Havana dissident Martha Beatriz Roque said Thursday he was “one of the best” of the U.S. diplomats posted in Cuba in recent years and added, “We all remember him with a lot of affection.”

Zuniga later served for several years on the State Department’s Cuba desk and became its acting head — officially Coordinator of Cuban Affairs — from 2009 to 2010, when he was appointed head of the political section at the U.S. embassy in Brazil.

Zuniga, who is of Honduran descent, will be the first career diplomat to head the NSC’s Western Hemisphere section since 2004. The post, which advises the White House on Latin America policy, often goes to political appointees.

An email sent to NSC staffers Wednesday said Zuniga will replace Restrepo, who has been President Barack Obama’s point man on Latin America policy since early 2007. He will quit as NSC Senior Director for the Western Hemisphere at the end of the month and move to the private sector.

“’No one has done more in support of the president’s agenda to build trust and deepen our relations with the Western Hemisphere than Dan,” the announcement quoted Deputy National Security Advisor Denis McDonough as saying.

It added that Restrepo, who is of Colombian descent, “made history in April 2009 as the first person to speak Spanish from the White House podium.”

With Restrepo at the White House, Obama abandoned former President George W. Bush’s tough policies on Cuba and returned to the warmer policies of the Bill Clinton era, arguing that engagement with Havana is more productive than confrontation.

Obama has lifted virtually all restrictions on Cuban-Americans travelling and sending money to the island and broadened the opportunities for non-Cuban Americans to visit the island on so-called “people-to-people” trips.

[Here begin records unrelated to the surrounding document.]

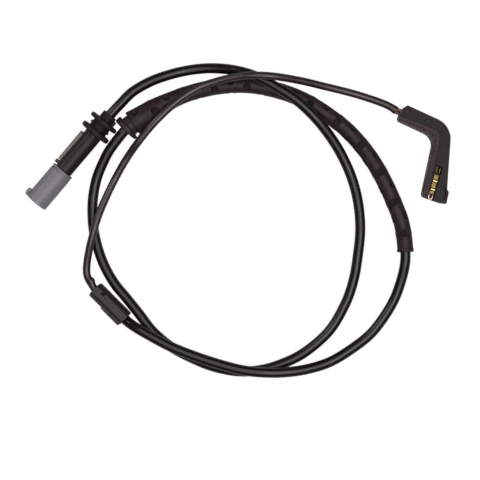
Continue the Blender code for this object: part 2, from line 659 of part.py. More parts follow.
def make_head():
    """The moulded head, its spring contact, two crimped cores and the wire loop that wears through."""
    frame = frame_at("head_end", Matrix.Translation((*HEAD_END, 0)))
    head = plate("sensor_head", rounded(in_plan(HEAD_OUTLINE)), 0, HEAD_HEIGHT, frame, BLACK_PLASTIC)
    round_edges(head, 1.2 * EDGE)
    web = plate("web_recess", rounded(in_plan(WEB_OUTLINE)), WEB_HEIGHT, 2 * HEAD_HEIGHT, frame)
    combine(head, web)
    pocket_frame = Matrix.Translation((*POCKET_TOP, POCKET_FLOOR)) @ Matrix.Rotation(POCKET_HEADING, 4, "Z")
    half = POCKET_WIDTH / 2
    low, high = (0, -half, 0), (2 * POCKET_LENGTH, half, HEAD_HEIGHT)
    combine(head, block("pocket", low, high, frame, matrix=pocket_frame))
    for number, (x, y) in enumerate(in_plan(MOULD_PINS)):
        place = Matrix.Translation((x, y, WEB_HEIGHT - MOULD_PIN_DEPTH))
        pin = rod(f"pin_mark_{number}", MOULD_PIN_RADIUS, 0, HEAD_HEIGHT, frame, matrix=place, sides=10)
        combine(head, pin)
    gate = Matrix.Translation((*in_plan([GATE_MARK])[0], WEB_HEIGHT))
    combine(head, rod("gate_mark", GATE_MARK_RADIUS, -EDGE, GATE_MARK_HEIGHT, frame, matrix=gate), "UNION")
    slot_top, slot_end = (Vector(point) for point in in_plan(TAB_SLOT[:2]))
    run = slot_end - slot_top
    turn = Matrix.Rotation(math.atan2(run.y, run.x), 4, "Z")
    place = Matrix.Translation((*slot_top, WEB_HEIGHT / 2)) @ turn
    half = TAB_SLOT[2] * MM / 2
    combine(head, block("tab_slot", (0, -half, 0), (run.length, half, HEAD_HEIGHT), frame, matrix=place))

    arm = lying_axis((0, 0), CORE_HEIGHT, ARM_HEADING)
    for number, side in ((1, -1), (2, 1)):
        offset = arm @ Matrix.Translation((0, side * (CORE_DIAMETER + FIT) / 2, 0))
        bore = CORE_DIAMETER / 2 + FIT
        hole = rod(f"core_hole_{number}", bore, -CORE_BORE_DEPTH, CORE_BORE_DEPTH, frame, matrix=offset)
        combine(head, hole)
        rod(
            f"head_core_{number}", CORE_DIAMETER / 2, -BARE_LENGTH + FIT, CORE_LEAD_IN, frame,
            CORE_BROWN if number == 1 else CORE_BLACK, offset, sides=12,
        )

    for number, side in ((1, -1), (2, 1)):
        radius = BARREL_CRIMP_RADIUS
        lay = pocket_frame @ Matrix.Translation((0, side * (radius + FIT / 2), radius + FIT))
        lay = lay @ Matrix.Rotation(math.pi / 2, 4, "Y")
        rod(f"contact_crimp_{number}", radius, FIT, FIT + BARREL_CRIMP_LENGTH, frame, BRASS, lay, sides=12)
    make_spring(frame, pocket_frame)
    make_loop(frame)
    return frame


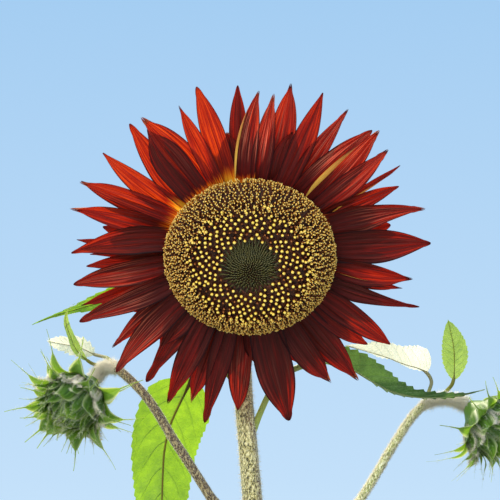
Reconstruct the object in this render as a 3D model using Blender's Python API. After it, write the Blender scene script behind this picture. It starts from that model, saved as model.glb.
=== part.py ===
"""A sunflower plant in flower: a stem with one open red head, two nodding side buds and its leaves.

Metres, +Z up, +X to the right of someone who faces the head, which looks along -Y and down.
The origin is the middle of the flat cut under the main stem, at ground level.
Each stem, leaf and bud, and each part of the open head, is a solid of its own.
"""

import math
import random

import bmesh
import bpy
from mathutils import Matrix, Vector

MM = 0.001
CLEAR = 0.3 * MM  # between one solid and the next
SEED = 21
SHARP = math.radians(45)

# The open head. Its own frame has its middle in the disc's rim plane and +Z the way it faces.
HEAD_CENTRE = Vector((-4, -57.5, 1120)) * MM
HEAD_DIP = math.radians(33)  # how far below level the head faces
DISC_RADIUS = 38.5 * MM
DISC_HEIGHT = 12.5 * MM
DISC_HOLLOW = 2.8 * MM  # how far the unopened middle lies below the ring round it
DISC_UNDERCUT = -1.1 * MM  # the height of the rim's lower edge
DISC_SIDES = 30
# The disc's outline from its rim to its middle: shares of its radius and of its height.
DISC_OUTLINE = (
    (1.02, 0.12), (0.987, 0.44), (0.87, 0.74), (0.70, 0.93), (0.54, 1.0), (0.38, 0.99), (0.24, 0.84),
)
RECEPTACLE_RADIUS = 36 * MM
RECEPTACLE_DEPTH = 22 * MM
RECEPTACLE_FACE = -6 * MM  # the receptacle's front, in the head's frame
RECEPTACLE_SIDES = 24
# The receptacle's outline from its back to its front: shares of its radius and of its depth.
RECEPTACLE_OUTLINE = ((0.36, 0.80), (0.66, 0.55), (0.88, 0.28))
RECEPTACLE_EDGE = 1 * MM
COLLAR_INNER = 30 * MM  # the ring of flesh that the rays grow from
COLLAR_OUTER = 37.8 * MM
COLLAR_BACK = -5.5 * MM
COLLAR_FRONT = -1.8 * MM
COLLAR_SIDES = 48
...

But further gestures were largely halted after U.S. government subcontractor Alan Gross was arrested in Havana in 2009 and sentenced to 15 years in prison on charges of undermining Cuban sovereignty by delivering three satellite telephones to Cuban Jews.

Some Latin America analysts have praised Obama for his Cuba initiatives and for refusing to overreact to leftist Venezuelan President Hugo Chávez’s many attacks on Washington, but criticized him for failing to pay sufficient attention to the region.